Work with an agent who specializes in commercial equipment rental. A general agent may not understand the specific risks of trailer rentals, including the liability exposure when a renter uses an improperly rated tow vehicle.
What about damage protection for your renters?
Before towing a rented trailer, renters should contact their auto insurance provider to confirm whether their policy covers liability and towing-related damage claims.
Eligible rentals booked through Big Rentals also include Basic Rental Protection at checkout. This added protection can help limit a renter's financial responsibility for certain damage or theft events during the rental period.
For full details on how Basic Rental Protection works, including deductibles, exclusions and renter responsibilities, review our FAQ and platform terms.
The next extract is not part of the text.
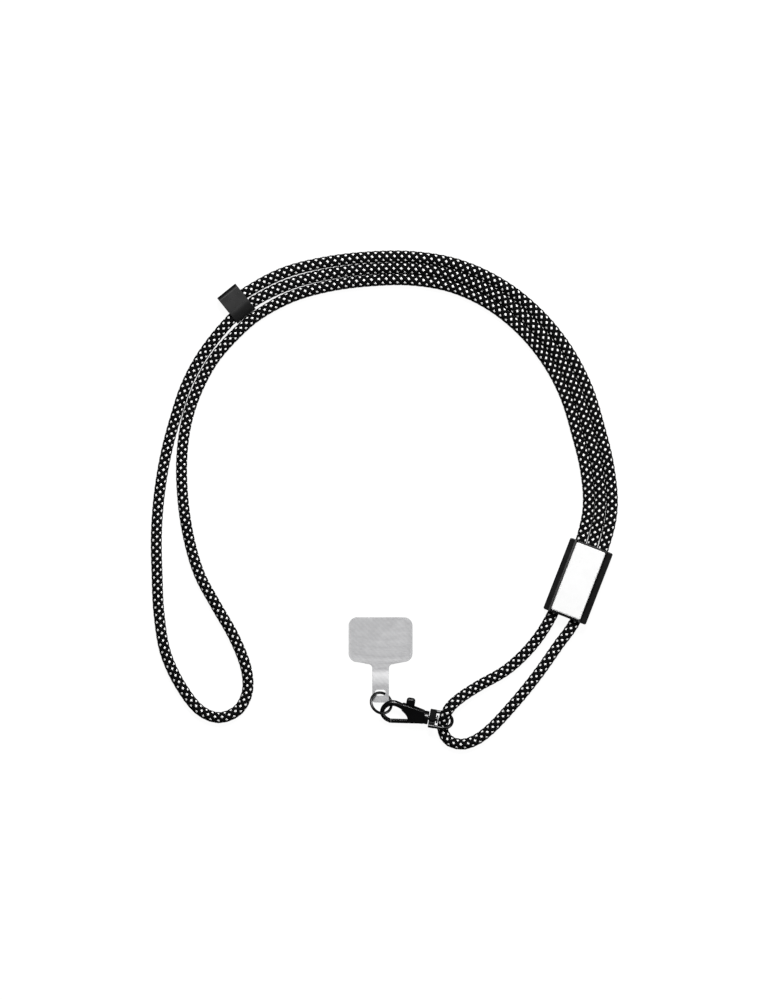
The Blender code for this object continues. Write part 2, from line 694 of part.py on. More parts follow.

10. Know When to Scale Your Fleet
Adding trailers too early bleeds cash. Adding them too late costs you bookings you couldn't fill. There's a reliable signal for when to grow: utilization rate.
When a trailer is booked more than 75% of available days for 2 consecutive months, it's time to add another unit. Below that threshold, focus on improving your listings, pricing and response rate before adding inventory.
When you're ready to expand:
- Add the trailer type that gets the most inquiry-to-booking conversion, not necessarily the most inquiries
- Check whether your existing lot or storage has capacity—outdoor storage zoning requirements vary by city and county
- Confirm your insurance policy covers the new unit before it takes its first booking
- Update your listing with the new availability immediately so it starts generating bookings
Rental management software like HQRent makes tracking utilization per trailer straightforward. If you're managing bookings on a spreadsheet, you'll hit a wall around 5–6 trailers. Invest in software before you need it, not after.
Ready to Put Your Trailers to Work?
The difference between a trailer sitting idle and one booked consistently comes down to fundamentals: a contract that protects you, photos that prove condition, pricing that attracts the right renters and a listing that shows up when people search. Get those right first. The growth follows.